First, the Rule confirms that a non-U.S. Person that is the parent of a U.S. Person would not be treated as a U.S. Person solely because of its relationship with the U.S. Person.
Second, non-U.S. Persons who employ U.S. Persons in the United States would not be treated as U.S. Persons solely based on their employment of U.S. Persons.
Third, Treasury addressed comments raising concerns that the Rule’s inclusion of “any person in the United States” in the definition of U.S. Persons could capture non-U.S. Persons in transit through the United States, which could result in the non-U.S. Person taking actions that could subject them to the Program, such as signing investment paperwork while in transit through the United States. In response, Treasury did not state that such in-transit persons did not fall within the definition of U.S. Persons.
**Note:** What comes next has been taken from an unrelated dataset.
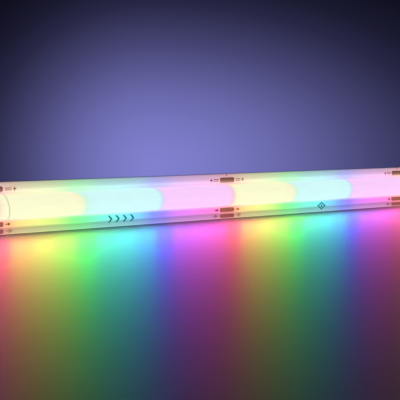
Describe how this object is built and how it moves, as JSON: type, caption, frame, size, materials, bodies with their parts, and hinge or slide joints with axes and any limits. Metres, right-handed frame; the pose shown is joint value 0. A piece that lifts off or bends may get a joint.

Rather, Treasury explained that the “circumstance of a non-U.S. citizen or permanent resident individual in transit through the United States who wishes to enter into a transaction that could trigger program coverage, while possible, is not likely to be a frequent occurrence and can be reasonably managed with advance planning.” Therefore, non-U.S. Person investors will need to understand and plan for the applicability of the Program to their investment activities while in or transiting through the United States.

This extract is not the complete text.